A fechar, e para abrir o âmbito da reflexão alargando-o aos Estados Unidos e ao mundo, recomendo-vos The Liberal Democratic Order in Crisis, de Larry Diamond, publicado na The American Interest. É um ensaio onde se descrevem os retrocessos da ordem democrática em muitas países e se recorda como, no passado, a luta pela democracia não era deixada apenas aos povos, também havia um ambiente internacionalista mais favorável e empenhado. Senão vejamos:
The most important contribution of Samuel Huntington’s landmark study, The Third Wave, was not to give this name to the democratic expansion of the late twentieth century, but rather to see how indispensable international—and especially American—efforts to foster democracy were to this transformation. In particular, the renewal of American power and resolve under Ronald Reagan, and the expansion of efforts and instruments to support democracy abroad, helped bring about the end of Soviet communism and the rapid spread of freedom. Back then the zeitgeist was all about democracy. Now it is about democratic weakness, apathy, and decay.

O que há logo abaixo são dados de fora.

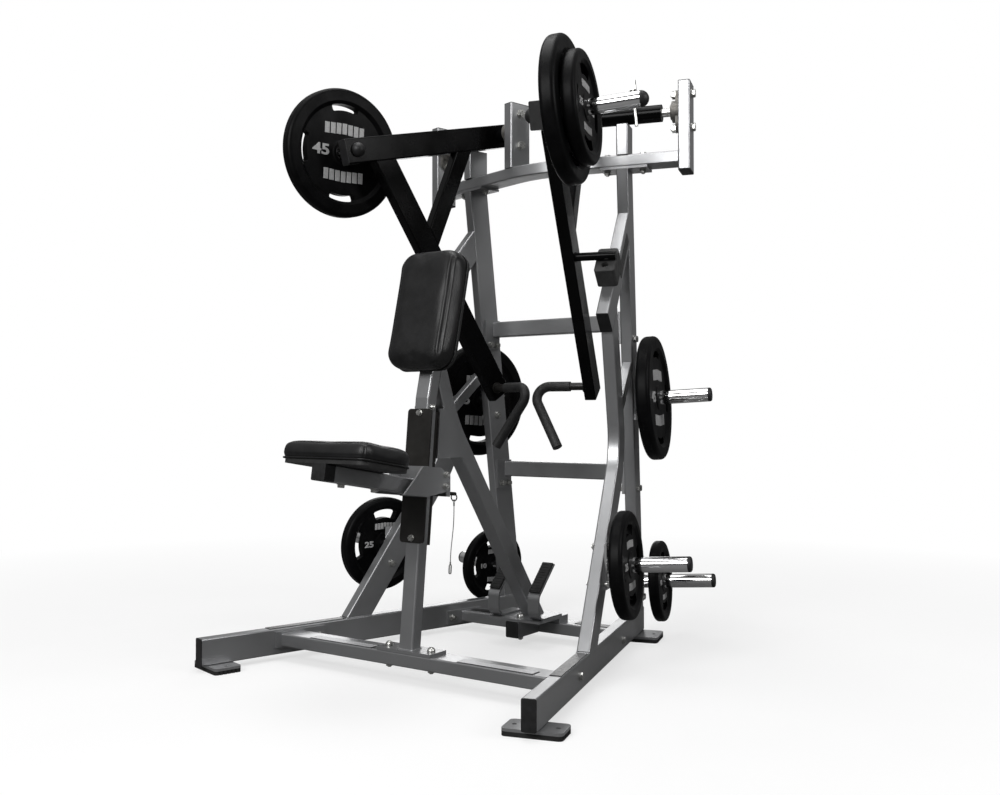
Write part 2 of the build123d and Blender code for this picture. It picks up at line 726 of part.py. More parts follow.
def lock_pin():
    """Flat-sided lug with a pin, clamped on the front of the hub."""
    spot = along((50.5, 1119.5, 1860), (-0.105, 0, 0.9945), (1, 0, 0))
    pin = rod(spot, 6, 0, 130)
    lug = spot * block((-12, 12), (-11, 11), (130, 168))
    return pin + lug


# ---- seat carriage ----
SIDE_PLATE = [(292, 670), (382, 663), (431, 635), (431, 587), (318, 575), (200, 588), (254, 633)]
ROLLER_R = 10.0
ROLLERS = [(545.6, -POST_D - 31.5), (509.0, -POST_D - 31.5)]
FRONT_PLATE_N = (GUARD_T + 0.6, GUARD_T + 8.6)
HOUSING_N = (-POST_D - 67.0, -POST_D - 45.0)
PLUNGER_R = 6.0
PLUNGER_END = -208.0


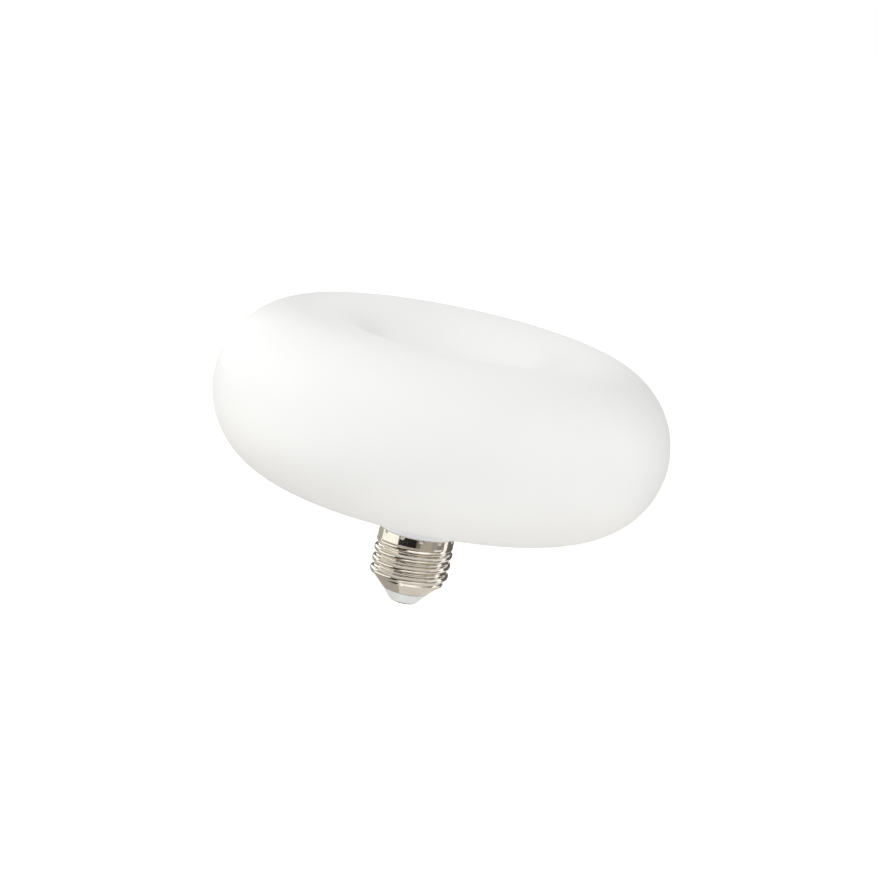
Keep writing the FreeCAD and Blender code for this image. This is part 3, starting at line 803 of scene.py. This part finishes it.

Neste texto são também recomendados dois livros recentes, um publicado em Janeiro – How Democracies Die Hardcover, de Steven Levitsky –, outro a sair em Março – The People vs. Democracy: Why Our Freedom Is in Danger and How to Save It, de Yascha Mounk – e ainda a mais recente Seymour Martin Lipset Lecture on Democracy in the World, uma aula magistral do académico do Brookings Institution William A. Galston, The populist challenge to liberal democracy, a que podemos assistir em vídeo.
E por hoje é tudo. Espero ter-vos deixado mais alguma “food for thought”, desejando-vos como sempre bom descanso e boas leituras.